No my solutions and conclusions may not be the same as others. Like I will never own a bolt on fin keel boat it’s not that believe all bolt on keels will fall off like Tiki rifiki or everyone should avoid fin keel boats. It’s simple economics for me hauling out at least here In Florida is expensive and grounding and thin water is common here so shallow draft and a encapsulated modified full keel with a protected rudder just makes sense to me.

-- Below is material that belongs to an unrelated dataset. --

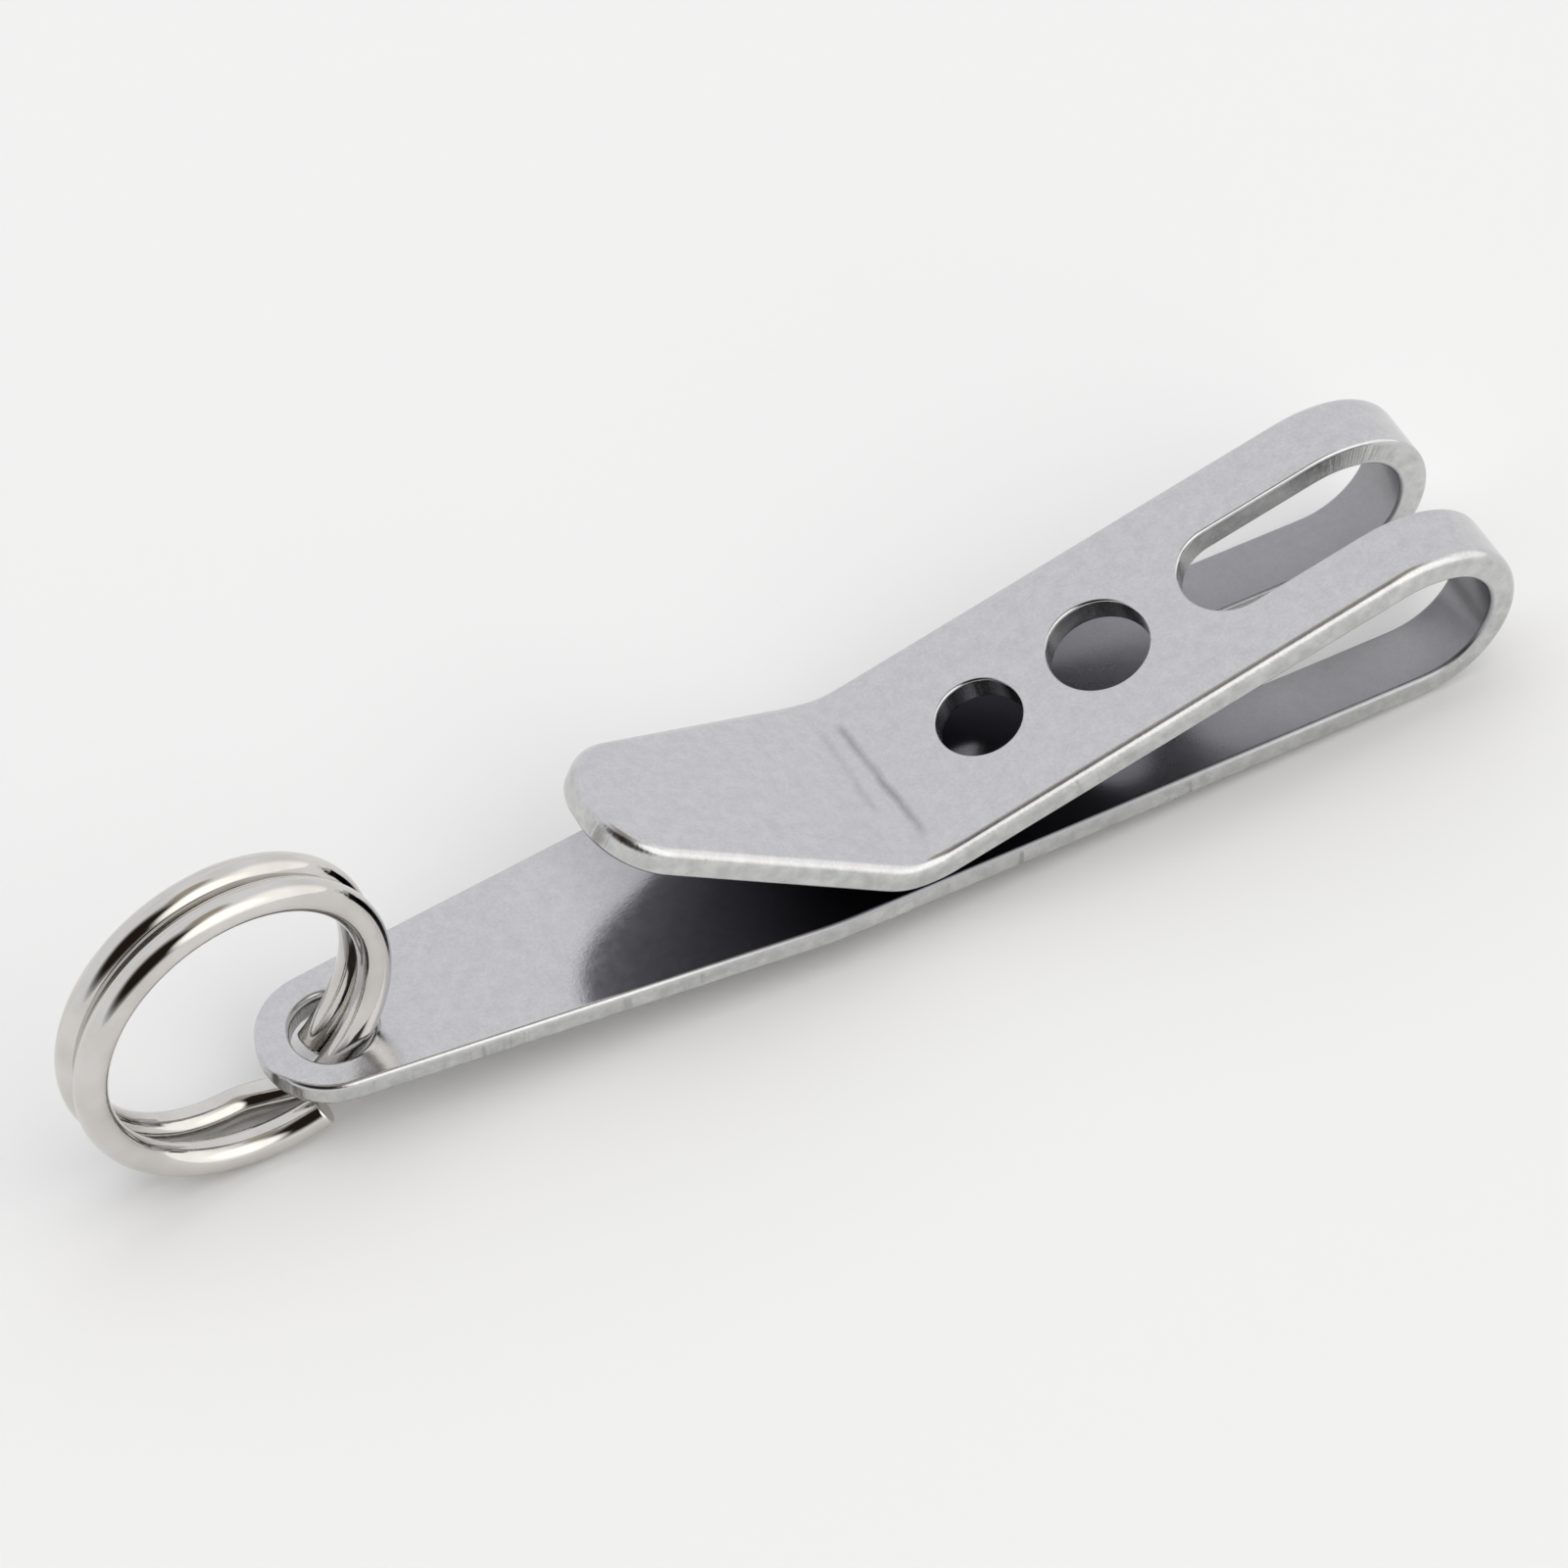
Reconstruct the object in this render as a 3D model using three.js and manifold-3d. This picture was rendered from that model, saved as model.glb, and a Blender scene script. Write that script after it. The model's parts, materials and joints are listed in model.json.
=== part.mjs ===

A damaged keel repair from a heavy grounding on a faster but deep fin keel could financially break me. so I choose to avoid that situation completely a grounding for me is a inconvenience but the only thing hurt is my pride the boat is as she could sit on the bottom all day waiting for the tide with no damage to the hull except a few less barnacles on the leading edge of the keel. And maybe the cost of a tow boat to pull me off should the tide not do it. The lesson of tiki rifiki is if you own that type of boat and don’t properly repair that keel structure after a grounding it could cost you your life. So do I have the finances to do a proper repair that I would feel comfortable about? No so I won’t own a boat like that. Should others well that’s up to them if they have the financial ability to afford the drawbacks they can take advantage of the sailing benefits of that design. A extreme example is ocean racing boats stuff breaks all the time on those boats as they push the boundaries of technology and deign for speed. So when a carbon fiber mast needs to be replaced they pull into the next port and fix it the cost of that repair would be the end of my sailing budget. But with the deep pockets of their sponsors not a problem. Same for their light hulls and cutting edge designs they are fast and they circumnavigate the world but doe that make the. A great choice or the technology they use something you want on your cruising boat? Ai suppose that depends on your circumstances both in seamanship and financial ability to Keep that boat safe. As these modern boats with all this automated system are very safe whe everything is working but not so should something break. So if you have the financial ability to also maintain and make sure your systems have redundancy built in as well and are always maintained in Bristol fashion well maybe a 65ft boat can be safely sailed with a small experienced crew. But I look at that and think about one the cost of that maintenance the what if Scenarios are simply overwhelming.

TREVOR LUSTY

John,
Another brilliant thought provoking article. It is like so many things in daily life ,there is no one size fits all. I came from scratch off a 38 footer with maybe 12000 miles, onto a 54 footer, on which I did another 30,000 miles. What kept me safe?
Build integrity, stability , small, very versatile ketch rig, and an over riding daily attitude of, “this is my very first time, and I’m not too sure what to do, so think it through first”. Sure, I had my moments, but every day I learnt a little more. Finally, I figured out that 54 feet was just a waste of space and money, especially as I was mostly alone, or with one other. Electric gizmos made you lazy and took away that sense of feel that sailing gives you. Now at 70 with a new young wife of 68, we have settled for 36 feet and the e-wincher that you recommended , and couldn’t be happier.
Fair Winds,
Trevor Lusty

Michael van Eeden

Hehe perfect John. On the review bullshit…

I just sold my 42 van de studt, and am keeping my lello 34.

I like small boats, sorry.
And for just cruising up and down my coast.

Durban to Kenya, Madagascar and back to Richards bay, she’s fine, tuff, built for this coast….I love how easy a 34 is, in all ways..

Aleksejs Stemmers

That’s maybe a childish example. But it illustrates the idea of scaling up the loads in respect to the strength of materials.

With a small scale model of a sailboat we can do almost whatever we want. Even stick the mast in the sand. And it will stand hull to the sky. And will be pretty much integral.

Can’t do that already with a sailing dinghy. And the bigger the big boat, the more it’s like a puffy cake ready to lose it’s decoration.